11. The rigour of 40 days thereby under the Validation Act got diffused w.e.f. September 24, 1984 since it is inconsistent with Amendment Act 68 of 1984. It would be seen that the Validation Act relates to acquisition of the land for providing house sites to the poor thereunder the urgency power under Section 17 (4) was invoked and possession was not taken. The notification under Section 4 (1) and declaration under Section 6 were simultaneously published. But public notice of the substance of the notification was not given simultaneously. But for the Full Bench decision, law did not insist upon simultaneous action which was an impossibility and concept of simultaneous action was judicial interpretation and its effect was diffused by Validation Act. It is to remember that the acquisition was to provide housing accommodation to the poor. The State Government always exercise the power of publishing the notification under Section 4 (1) and the declaration under Section 6 for acquiring the properties in urban areas. The enquiry under Section 5A was not dispensed with. The declaration under Section 6 was published only after the enquiry under Section 5A had been conducted as in the present case.
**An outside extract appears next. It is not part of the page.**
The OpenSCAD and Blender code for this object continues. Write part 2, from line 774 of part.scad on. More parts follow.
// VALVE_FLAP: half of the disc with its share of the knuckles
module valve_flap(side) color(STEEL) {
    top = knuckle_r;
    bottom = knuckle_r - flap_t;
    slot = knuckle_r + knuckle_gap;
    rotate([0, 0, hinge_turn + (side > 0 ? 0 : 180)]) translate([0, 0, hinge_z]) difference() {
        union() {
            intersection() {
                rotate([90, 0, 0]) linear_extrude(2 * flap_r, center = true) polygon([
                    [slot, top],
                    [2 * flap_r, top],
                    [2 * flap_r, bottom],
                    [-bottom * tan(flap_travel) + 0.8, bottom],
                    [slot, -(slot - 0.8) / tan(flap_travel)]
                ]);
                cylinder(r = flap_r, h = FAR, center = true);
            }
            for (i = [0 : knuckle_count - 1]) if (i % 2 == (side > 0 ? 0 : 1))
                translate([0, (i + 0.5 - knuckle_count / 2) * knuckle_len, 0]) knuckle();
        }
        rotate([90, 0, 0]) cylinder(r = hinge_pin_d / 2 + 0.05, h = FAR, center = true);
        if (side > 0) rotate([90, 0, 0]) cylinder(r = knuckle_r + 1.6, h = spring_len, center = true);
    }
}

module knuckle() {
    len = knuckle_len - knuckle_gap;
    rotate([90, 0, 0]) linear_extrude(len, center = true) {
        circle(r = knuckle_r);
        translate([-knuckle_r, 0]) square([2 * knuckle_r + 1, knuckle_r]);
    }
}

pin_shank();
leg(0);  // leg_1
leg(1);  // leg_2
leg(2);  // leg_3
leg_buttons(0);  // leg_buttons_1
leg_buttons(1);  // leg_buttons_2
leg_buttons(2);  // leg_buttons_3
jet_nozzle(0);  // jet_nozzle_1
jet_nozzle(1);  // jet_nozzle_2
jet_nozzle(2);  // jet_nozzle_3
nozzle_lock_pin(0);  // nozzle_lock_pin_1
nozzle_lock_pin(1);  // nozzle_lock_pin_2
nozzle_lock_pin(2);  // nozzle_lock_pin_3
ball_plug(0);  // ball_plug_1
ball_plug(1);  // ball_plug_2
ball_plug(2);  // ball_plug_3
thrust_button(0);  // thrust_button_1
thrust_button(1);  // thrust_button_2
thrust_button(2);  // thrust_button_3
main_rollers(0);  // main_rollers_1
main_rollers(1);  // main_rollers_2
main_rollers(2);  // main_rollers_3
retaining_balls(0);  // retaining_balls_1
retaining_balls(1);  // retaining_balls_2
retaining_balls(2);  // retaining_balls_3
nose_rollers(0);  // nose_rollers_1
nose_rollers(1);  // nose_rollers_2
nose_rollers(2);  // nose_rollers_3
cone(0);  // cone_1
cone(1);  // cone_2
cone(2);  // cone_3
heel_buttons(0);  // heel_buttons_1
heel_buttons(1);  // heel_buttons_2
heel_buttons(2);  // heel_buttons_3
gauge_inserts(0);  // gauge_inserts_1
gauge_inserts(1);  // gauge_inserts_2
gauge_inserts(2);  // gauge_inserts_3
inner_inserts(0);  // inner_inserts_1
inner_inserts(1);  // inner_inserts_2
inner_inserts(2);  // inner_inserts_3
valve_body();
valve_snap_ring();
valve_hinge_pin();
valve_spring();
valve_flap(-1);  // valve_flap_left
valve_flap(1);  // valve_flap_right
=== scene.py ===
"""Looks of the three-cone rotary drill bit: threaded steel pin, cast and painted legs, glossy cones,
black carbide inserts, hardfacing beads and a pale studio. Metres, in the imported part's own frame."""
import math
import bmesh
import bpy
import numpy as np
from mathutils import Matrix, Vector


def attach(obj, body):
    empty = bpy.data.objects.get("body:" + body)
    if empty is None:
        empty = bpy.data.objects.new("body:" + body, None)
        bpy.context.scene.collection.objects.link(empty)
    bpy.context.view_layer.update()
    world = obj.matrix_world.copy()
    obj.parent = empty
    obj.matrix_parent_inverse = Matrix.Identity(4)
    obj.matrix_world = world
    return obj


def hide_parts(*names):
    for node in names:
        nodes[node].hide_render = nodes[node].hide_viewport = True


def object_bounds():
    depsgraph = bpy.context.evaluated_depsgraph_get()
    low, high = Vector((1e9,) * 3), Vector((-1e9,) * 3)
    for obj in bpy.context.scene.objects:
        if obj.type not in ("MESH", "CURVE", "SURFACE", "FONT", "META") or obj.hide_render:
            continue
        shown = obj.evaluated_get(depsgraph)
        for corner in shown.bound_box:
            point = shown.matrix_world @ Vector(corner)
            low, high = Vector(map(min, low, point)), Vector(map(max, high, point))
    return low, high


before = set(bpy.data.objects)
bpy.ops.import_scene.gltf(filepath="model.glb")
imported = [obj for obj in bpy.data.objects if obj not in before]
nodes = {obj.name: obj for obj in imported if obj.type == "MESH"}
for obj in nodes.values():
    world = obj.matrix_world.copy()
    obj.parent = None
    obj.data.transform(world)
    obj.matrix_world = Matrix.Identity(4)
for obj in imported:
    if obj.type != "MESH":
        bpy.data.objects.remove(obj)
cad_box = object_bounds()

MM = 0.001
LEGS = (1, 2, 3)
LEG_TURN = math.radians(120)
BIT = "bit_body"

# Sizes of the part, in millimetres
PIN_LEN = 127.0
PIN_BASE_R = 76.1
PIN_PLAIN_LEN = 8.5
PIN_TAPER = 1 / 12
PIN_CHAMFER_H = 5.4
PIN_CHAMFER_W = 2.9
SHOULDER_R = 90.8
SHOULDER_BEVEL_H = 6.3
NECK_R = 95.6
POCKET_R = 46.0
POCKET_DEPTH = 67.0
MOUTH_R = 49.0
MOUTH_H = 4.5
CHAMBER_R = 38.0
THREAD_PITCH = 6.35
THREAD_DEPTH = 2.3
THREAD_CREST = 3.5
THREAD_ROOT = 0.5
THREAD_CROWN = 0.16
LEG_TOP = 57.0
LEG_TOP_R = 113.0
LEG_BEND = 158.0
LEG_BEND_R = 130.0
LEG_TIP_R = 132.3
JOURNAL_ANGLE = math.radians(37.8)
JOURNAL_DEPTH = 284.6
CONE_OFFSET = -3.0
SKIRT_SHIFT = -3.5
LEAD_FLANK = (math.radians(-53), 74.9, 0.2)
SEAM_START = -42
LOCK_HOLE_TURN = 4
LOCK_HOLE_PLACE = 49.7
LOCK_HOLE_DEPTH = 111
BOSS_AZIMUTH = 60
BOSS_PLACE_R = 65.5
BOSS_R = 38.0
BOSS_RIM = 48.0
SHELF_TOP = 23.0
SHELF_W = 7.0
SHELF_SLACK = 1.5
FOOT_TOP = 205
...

The need, therefore, to make simultaneous local notice of the substance was not the requirement of law and was so declared by this Court in Deepak Pahwa’s case (supra) and also several decisions of various Division Benches of the High Courts. The Full Bench judgment was primarily in relation to the lands in rural areas to provide house sites to the poor. The Full Bench also did not notice the distinction since common question was argued and the main concentration was only of the acquisitions for providing house sites to the poor. The same was repeated in Mohd. Amri Khan’s case (supra). C.K. Narayana Chary’s cases (supra) closely followed the heels of Mohd Amri Khan’s case. Therefore, the Validation Act was not applicable to the acquisition made pursuant to the notification published by the State Government in its State Gazette.
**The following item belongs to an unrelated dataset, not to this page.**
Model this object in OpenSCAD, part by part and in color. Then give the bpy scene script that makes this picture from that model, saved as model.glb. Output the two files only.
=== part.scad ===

12. That apart, as facts disclose, the award was made on November 24, 1980 and the writ petition was filed on August 9, 1982. It is not in dispute that compensation was deposited in the court of the Subordinate Judge. It is asserted by the appellant-Society that possession of the land was delivered to it and the land had been divided and allotted to its members for construction of houses and that construction of some houses had been commenced by the date the writ petition was filed. It would be obvious that the question of division of the properties among its members and allotment of the respective plots to them would arise only after the Land Acquisition Officer had taken possession of the acquired land and handed it over to the appellant-Society. By operation of Section 16 the land stood vested in the State free from all encumbrances. In Satendra Prasad Jain & Ors. v. State of U.P. & Ors. (JT 1993 (5) SC 385 = (1993) 4 SCC 369), the question arose: whether notification under Section 4(1) and the declaration under Section 6 get lapsed if the award is not made within two years as envisaged under Section 11A? A Bench of three Judges had held that once possession was taken and the land vested in the Government, title to the land so vested in the State is subject only to determination of compensation and to pay the same to the owner. Divesting the title to the land statutorily vested in the Government and reverting the same to the owner is not contemplated under the Act. Only Section 48(1) gives power to withdrew from acquisition that too before possession is taken. That question did not arise in this case. The property under acquisition having been vested in the appellants, in the absence of any power under the Act to have the title of the appellants divested except by exercise of the power under Section 48(1), valid title cannot be defeated. The exercise of the power to quash the notification under Section 4(1) and the declaration under Section 6 would lead to incongruity. Therefore, the High Court under those circumstances would not have interfered with the acquisition and quashed the notification and declaration under Sections 4 and 6 respectively. Considered from either perspective, we are of the view that the High Court was wrong in allowing the writ appeal.
13. Consequentially, the writ appeal stands dismissed and the order passed by the learned single Judge in the writ petition stands restored. The appeal is accordingly allowed, but, in the circumstances, without costs.